Porters journey village to village collecting one to four pieces of hemp from each home. This collection takes several days as villages are distanced days from each other. Once the pieces are collected, they are carried to the nearest bus station in Bajura Bazar or Dune Bajar, an additional day’s walk. These district “head quarters” are 700 miles north west from Kathmandu, an additional 2 day journey by bus.
“The production of hemp helps a lot, especially in the villages to buy their needs like medicine and to pay their children’s school fees. The fabric piece is about 3.5 meters long and earns them $5/piece. They do this job when they have time from their farming. It is their extra income. The thing is, if this hemp wasn’t cut off and collected by the villagers, it grows denser next season. So it even helps the environment.
Hemp pieces which are 18-24″ wide and 3- meters long are all made in the village. Can find only 1-to 4 pieces in a house. Takes days to collect from the village. Then they carry on back to the nearest bus station which is at least 4-5 hours or a days walk down Dune Bajar or Bajura Bazar. It is about 700 miles north west from Kathmandu and takes 2 days to reach to KTM.

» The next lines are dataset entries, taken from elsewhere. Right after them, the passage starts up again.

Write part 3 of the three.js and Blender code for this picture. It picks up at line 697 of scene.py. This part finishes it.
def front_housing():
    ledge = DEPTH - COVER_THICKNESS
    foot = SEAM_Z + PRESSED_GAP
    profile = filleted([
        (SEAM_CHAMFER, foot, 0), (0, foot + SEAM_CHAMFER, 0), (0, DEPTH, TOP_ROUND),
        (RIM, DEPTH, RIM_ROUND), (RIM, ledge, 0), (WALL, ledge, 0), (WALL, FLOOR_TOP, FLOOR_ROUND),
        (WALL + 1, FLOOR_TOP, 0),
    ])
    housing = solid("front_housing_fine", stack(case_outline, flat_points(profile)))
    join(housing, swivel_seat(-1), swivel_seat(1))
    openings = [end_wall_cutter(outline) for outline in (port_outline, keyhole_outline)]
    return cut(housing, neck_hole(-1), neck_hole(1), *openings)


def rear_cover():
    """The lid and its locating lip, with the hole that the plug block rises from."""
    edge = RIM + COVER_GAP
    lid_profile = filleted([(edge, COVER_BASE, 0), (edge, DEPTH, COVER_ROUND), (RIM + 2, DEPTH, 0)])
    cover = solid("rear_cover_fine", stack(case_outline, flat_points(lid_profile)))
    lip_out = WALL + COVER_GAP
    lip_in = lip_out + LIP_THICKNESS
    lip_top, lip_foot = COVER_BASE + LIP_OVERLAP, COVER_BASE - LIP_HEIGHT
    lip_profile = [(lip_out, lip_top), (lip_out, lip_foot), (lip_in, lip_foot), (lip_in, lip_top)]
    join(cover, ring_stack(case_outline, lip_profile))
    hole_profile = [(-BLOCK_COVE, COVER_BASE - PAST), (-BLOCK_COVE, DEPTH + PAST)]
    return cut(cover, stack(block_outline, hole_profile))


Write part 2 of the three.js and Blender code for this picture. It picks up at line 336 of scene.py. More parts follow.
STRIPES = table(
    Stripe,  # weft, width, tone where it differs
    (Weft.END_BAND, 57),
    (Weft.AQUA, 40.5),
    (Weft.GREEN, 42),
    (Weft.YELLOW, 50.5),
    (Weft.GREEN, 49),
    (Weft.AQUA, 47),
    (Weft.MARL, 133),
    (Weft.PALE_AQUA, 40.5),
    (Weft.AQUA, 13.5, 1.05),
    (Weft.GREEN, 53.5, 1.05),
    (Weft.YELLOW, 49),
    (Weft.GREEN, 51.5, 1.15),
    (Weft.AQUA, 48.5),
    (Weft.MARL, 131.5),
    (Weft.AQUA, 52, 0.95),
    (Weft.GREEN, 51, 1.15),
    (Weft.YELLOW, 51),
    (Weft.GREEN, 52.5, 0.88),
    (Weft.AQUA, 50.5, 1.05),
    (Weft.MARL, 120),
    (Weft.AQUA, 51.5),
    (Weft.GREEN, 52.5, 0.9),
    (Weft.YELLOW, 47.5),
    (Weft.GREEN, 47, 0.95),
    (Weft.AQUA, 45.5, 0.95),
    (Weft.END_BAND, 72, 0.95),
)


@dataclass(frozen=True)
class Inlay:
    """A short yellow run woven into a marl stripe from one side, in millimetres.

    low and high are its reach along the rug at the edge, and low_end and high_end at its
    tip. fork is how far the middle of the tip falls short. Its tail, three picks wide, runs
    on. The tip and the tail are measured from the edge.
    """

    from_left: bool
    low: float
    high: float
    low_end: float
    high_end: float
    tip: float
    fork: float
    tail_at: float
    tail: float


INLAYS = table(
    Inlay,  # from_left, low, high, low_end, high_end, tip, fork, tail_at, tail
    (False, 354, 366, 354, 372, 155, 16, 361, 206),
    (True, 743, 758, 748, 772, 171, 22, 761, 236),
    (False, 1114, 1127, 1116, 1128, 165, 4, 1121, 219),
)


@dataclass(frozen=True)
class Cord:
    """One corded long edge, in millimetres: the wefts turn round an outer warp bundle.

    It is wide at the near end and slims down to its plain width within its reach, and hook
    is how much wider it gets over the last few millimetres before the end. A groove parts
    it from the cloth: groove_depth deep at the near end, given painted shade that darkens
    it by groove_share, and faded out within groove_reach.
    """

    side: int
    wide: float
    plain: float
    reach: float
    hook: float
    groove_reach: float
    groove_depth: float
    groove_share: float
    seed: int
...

Before they’d carry on back down to Dhangadi Bazar which is mid western regional head quarter. Now bus goes near to the village ( district head quarter ). Now they wait till winter season and send to KTM by local bus. They still need to collect from home to home and carry back to the nearest bus station. Some villages are only a couple of hours walking distance but some villages are as far as a full day walk. If you need more information, please write me, it will be my pleasure to provide you interesting information” -Aryal, Sadle Traders
Learn More about Sadle Trading
Located in Bhaktapur, Sadle creates environmentally sustainable products from materials such as hemp, no kill leather and recycled rubber inner tubes. It was founded in 1984 and currently works with 30 jewelers and tailors. Sadle is the oldest and largest exporter in Nepal and works to source all of it’s raw materials from Nepal, which in turn, supports the local economy. This producer group is very committed to breaking down caste barriers and religious differences between employees, so that everyone is treated equally, the working environment is harmonious, and every individual is well paid.